Over the course of a season or a career, these moments seem like anomalies. But in a stadium, in front of thousands of rowdy, sweat-soaked, face-paint-wearing, die-hard fanatics screaming themselves hoarse, such emotional moments of sports heroism (or devastating error) may very well define who goes home with the trophy.
The best way to quantify those moments, June says, is to capture the wisdom of crowds. Fans may not be right all the time, but there’s a value to their instincts—honed over hours and hours of watching their favorite teams play—for when a coach might call a trick play, or when a veteran player might step up in a crucial moment, or when a plucky backup is about to forget how average he is and start playing like an all-star instead. In those cases, fans aren’t just reacting to the ebb and flow of a game. Fans are predicting what might happen next, and, just by cheering, they’re also influencing the game. And Lightwave’s tech harnesses that noise and motion to explain when, and why, and how the fans are doing it.

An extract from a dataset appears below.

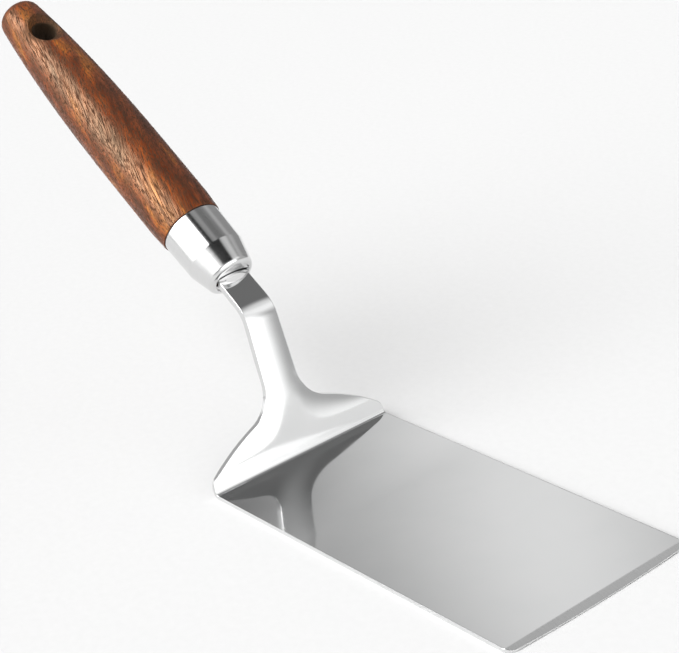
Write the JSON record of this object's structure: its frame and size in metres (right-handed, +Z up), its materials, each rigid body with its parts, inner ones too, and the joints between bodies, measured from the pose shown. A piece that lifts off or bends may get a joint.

Of course, Degree’s experiment is essentially limited to three college basketball games, and two of them were lopsided at best. But Lightwave, crucially, now has a framework for continuing research. “Our partnership with Degree has had two parts,” she says. “Part one is real-time insight during the game. Part two is combing through the data and looking for interesting facts. Timely, interesting insights. Over the next year, as our partnership continues, our computing engine will ingest more biometric data, and our system’s intelligence will improve. We have a lot more smarts around how we’re treating these kinds of moments.”
Those smarts aren’t limited to sports, either. Degree and Lightwave are launching their next project at a concert with the pop star Becky G. Instead of comparing fan data against slam dunks or clutch three-pointers, they’ll be looking at the pop star’s performance, but the science remains the same.
The takeaway for now, June says, is that fans do have an impact on the game, and she has the data to back it up. “If fans really are contributing to their team’s performance, then maybe they have an obligation to go to the game.”